McMahon senses a world he can’t control out in the indies. That’s why the rumors keep bubbling up and why they carry so much weight with those who are familiar with how the promotion operates. WWE will end up buying the video libraries it wants or turning an indie fed it likes into a training ground (like it did with Evolve). The need to keep pro wrestling in WWE’s control, more than anything else that may drive Vince McMahon, is essential to the way the promotion operates. The ROH buyout whispers—just like the earlier TNA buyout rumors, the WWE UK Championship running opposite British indie shows, and the luring of New Japan’s biggest stars last year—point to a restless McMahon.

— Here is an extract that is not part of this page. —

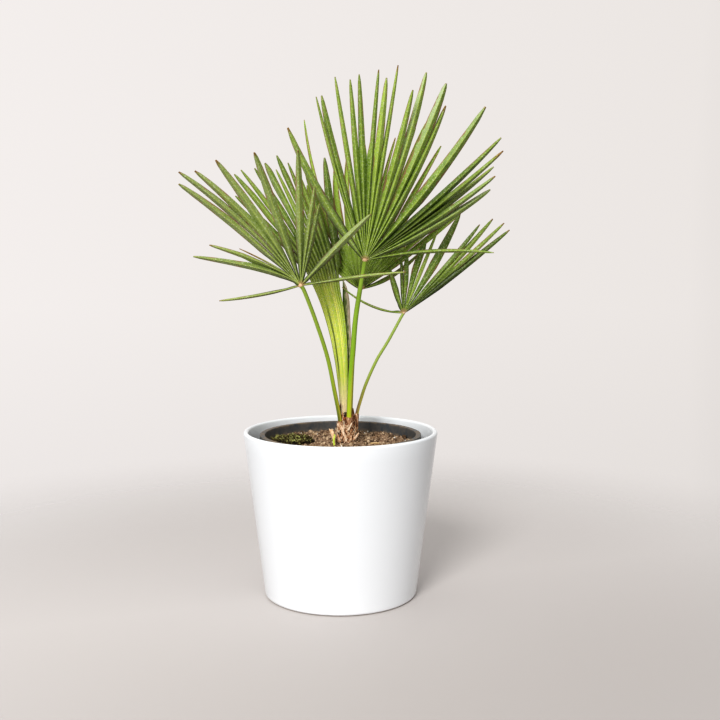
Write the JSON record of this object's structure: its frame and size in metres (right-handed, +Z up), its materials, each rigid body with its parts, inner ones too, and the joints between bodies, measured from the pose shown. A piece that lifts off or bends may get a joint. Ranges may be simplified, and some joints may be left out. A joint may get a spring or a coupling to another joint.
{
  "type": "potted fan palm",
  "caption": "Young fan palm with pleated fronds on slim stalks, in a black nursery pot standing inside a white glazed tapered cover pot.",
  "frame": {"origin": "centre of the cover pot's flat foot", "axes": "+Z up along the pot's axis; -Y is the side that faces the viewer of the picture"},
  "size_m": [0.3165, 0.2188, 0.5272],
  "materials": {
    "cover_glaze": "white gloss glaze",
    "nursery_plastic": "satin black, dusty at the rim",
    "soil": "dry crumbly potting soil",
    "moss": "matt moss",
    "bark": "rough fibrous leaf bases",
    "leaf": "satin green leaf",
    "leaf_left": "satin olive green leaf",
    "leaf_young": "satin yellow-green leaf",
    "spear": "grey scurfy leaf",
    "dry_leaf": "dry tan fibre"
  },
  "bodies": {
    "root": {"cover_pot": "cover_glaze", "nursery_pot": "nursery_plastic", "soil": "soil", "moss": "moss", "trunk": "bark", "frond_front": "leaf", "frond_back": "leaf", "frond_left": "leaf_left", "frond_right": "leaf", "frond_young": "leaf_young", "frond_spear": "spear", "sprout": "leaf_young", "husk": "dry_leaf", "twig": "dry_leaf"}
  },
  "joints": []
}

To trust that WWE is going to be forever content to just take in the best wrestlers from the smaller outlets is to forget its entire history. Vince McMahon is not pro wrestling’s benign grandfather, shepherding the next generation through WWE doors to the promised land. He’s a cutthroat carnie who wants to make sure that nobody’s going to challenge him. Does McMahon run the risk of strangling the business just as the vibrancy of it is returning fully to mainstream visibility? Of course. But McMahon has strangled wrestling twice before, and he is still here.